Program representation in the compiler

The structures representing programs in the compiler are mostly defined in radeon_program.h, with additional definitions in other headers that you can just browse through in the source. Most important are radeon_program_pair.h (only relevant for late stage fragment programs) and radeon_opcodes.h.

Programs are represented by an rc_program structure, which at the time of this writing consists essentially of a doubly linked list of rc_instructions, and that's really almost all there is to it. You can remove, insert, and modify instructions in a relatively care-free way. Some helper functions are provided, which you should make use of instead of rolling your own (they are not going to be documented here; for these details, the source code is the documentation).
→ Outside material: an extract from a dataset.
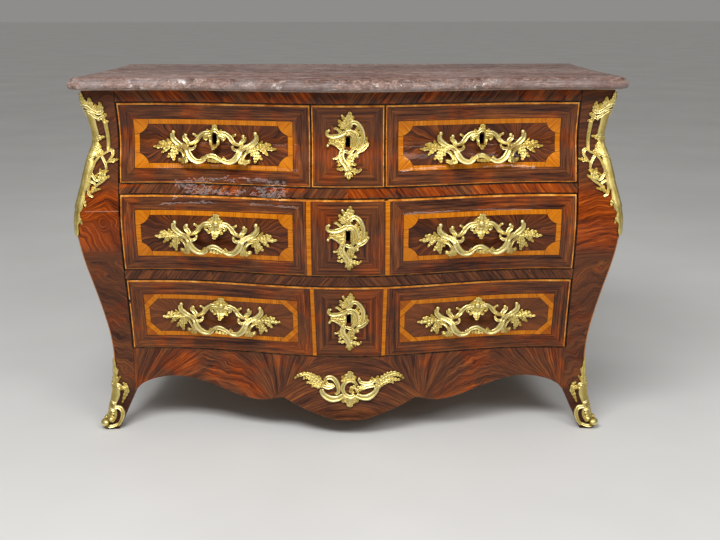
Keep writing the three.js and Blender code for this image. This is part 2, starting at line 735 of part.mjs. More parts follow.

Note that there are some subtle and ill-defined invariants at different stages of the compilation. For example, after the initial stages, programs should be free of opcodes that cannot be implemented directly in the hardware. Use common sense.

Also note that this very free-form program representation makes some operations rather time-consuming. For example, looking for all accesses to a temporary register requires scanning all instructions in the program (there are helper functions for this, too!). The only way to avoid this would be to create additional support structures with corresponding invariants that must be preserved at every modification of the program. Maintaining such invariants creates code that is more difficult to follow, which is why it isn't done yet. However, once we really know which kinds of support structures would be useful to speed up the compiler, it is possible that such structures and corresponding invariants will be introduced in the future.

Compiler passes

In order to make the compiler easier to understand and more maintainable, compilation is broken up into many passes that each do one specific thing. As a general rule of thumb, each pass should go into its own source file, to make the compiler source code more readable and maintainable.

The purpose of each pass should be described in the source code, and additional high-level information may be put here.